God, I hope allan_intel stumbles on my blog. If you’re reading this Allan, Fuck You. For about 15 minutes, I felt like my entire memory of life was lost forever. Gigabytes of family photos going back decades where I don’t know if the physicals exist anymore, Gone. That’s like a game breaking bug in Final Fantasy, how on earth would I know that if I allow it to boot into IDE just once it destroys all the data. That seems like a absurdly gigantic design flaw. That would be like attempting to open a car door when it’s locked destroys the engine of a car. After a half hour of cooling down and even pondering acceptance at losing all my data, I kept digging, I saw that this guys issue was close, but not exact as mine. A little more scrolling I saw that these guys on HardForum were ABLE to recover their data, but the steps provided were prefaced with warnings about how the steps do walk extremely comes close to physically wiping the whole drive.
Apparently, I need to just “unmake” the raid group, it does a logical wipe of the metadata, resets all the disks to be non members and then I recreate the group. From that, I can recover the data using RAID Recovery. So here I go, I unmade the group which destroyed the metadata, but for some reason, the big bold flashing letters warning of data loss scared me away from remaking a new group. It was at this moment I noticed the new Raid size would be about 2.7TB smaller than it originally was. It should be just under 6TB with 12TB of total space in a Raid 10, that doesn’t make sense until I finally decided to do the child skill that was long overdue, I counted. I realized that there was only 3 physical disks that one could choose to be a part of the new RAID. One hard drive is disconnected. Suddenly, I ponder if it’s just a power or cable issue, so I open the side of the case and I see that one of the drive’s power cable is indeed loose. Oh God, kill me now I think to myself as I plug it in and I see it now appear on screen.
That’s it. that’s all it was.
I could boot up to Windows 10 and it should work natively since this RAID is on the chipset level, if I didn’t JUST DELETE THE GOD DAMN METADATA ONLY 10 SECONDS EARLIER. IF ONLY I COUNTED AND CHECKED THE CABLES FIRST, THIS WOULD HAVE WORKED DAYS AGO WITHOUT ANY ISSUE. OH MY GOD. I haven’t felt this rage in me in years. Now that I deleted the metadata, I’m forced to recover the RAID through deep scanning.
So back in Raid Recovery after 12 hours of scanning, I see the new folder list of the RAID that has Images and other folders that are indeed correct. So far so good. Another 6 hours of scanning to transfer the most precious image files later and I’m only about 30% done. It appears the images are all there, uncorrupted. But this is going to take at least 20 or so more hours of transferring.

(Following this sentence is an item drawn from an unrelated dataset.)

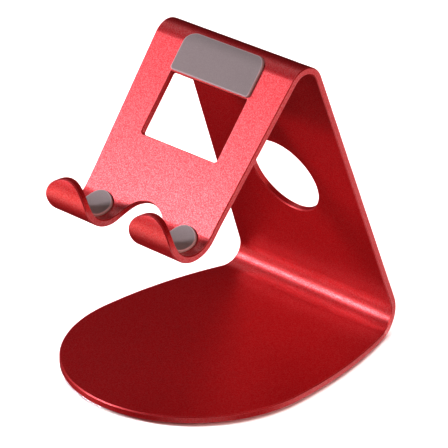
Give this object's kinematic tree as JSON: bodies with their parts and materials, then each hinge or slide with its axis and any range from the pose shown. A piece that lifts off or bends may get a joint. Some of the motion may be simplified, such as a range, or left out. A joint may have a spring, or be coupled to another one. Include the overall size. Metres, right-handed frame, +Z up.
{
  "type": "desktop phone stand",
  "caption": "Free-standing phone stand bent from one tapering aluminium plate: tongue-shaped base, leaning back panel with a cable hole, sloping front panel with a window and padded hooks.",
  "frame": {"origin": "centre of the overall bounding box in X and Y, at the level the feet stand on", "axes": "+Z up, the phone side faces -Y, +X to the right when facing the phone; mirror-symmetric about X = 0"},
  "size_m": [0.0954, 0.1118, 0.1144],
  "materials": {
    "anodised_aluminium": "bead-blasted, anodised red",
    "pad_silicone": "matt grey silicone",
    "foot_silicone": "matt grey silicone",
    "adhesive_film": "clear adhesive film"
  },
  "bodies": {
    "root": {"stand_frame": "anodised_aluminium", "upper_pad_adhesive": "adhesive_film", "upper_pad": "pad_silicone", "hook_pad_adhesive_left": "adhesive_film", "hook_pad_left": "pad_silicone", "hook_pad_adhesive_right": "adhesive_film", "hook_pad_right": "pad_silicone", "foot_front_left": "foot_silicone", "foot_adhesive_front_left": "adhesive_film", "foot_front_right": "foot_silicone", "foot_adhesive_front_right": "adhesive_film", "foot_rear_left": "foot_silicone", "foot_adhesive_rear_left": "adhesive_film", "foot_rear_right": "foot_silicone", "foot_adhesive_rear_right": "adhesive_film"}
  },
  "joints": []
}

I somehow turned a 5 second issue, into 6 days of misery. So yes, life is meaningless, we’re all going to be dead soon and that’s why I’m building a new PC. And fuck RAIDS, especially if the support and documentation with them is sparse. I can afford to store this all in the cloud now, so I’m done managing my own infrastructure beyond a single internal and external HD. Give me the thinnest infrastructure I can get. Going for a micro-ATX Ryzen Build with M2 storage for about $1200 and storing everything else in the cloud and this 8TB external as an easy second backup.
I hate computers sometimes.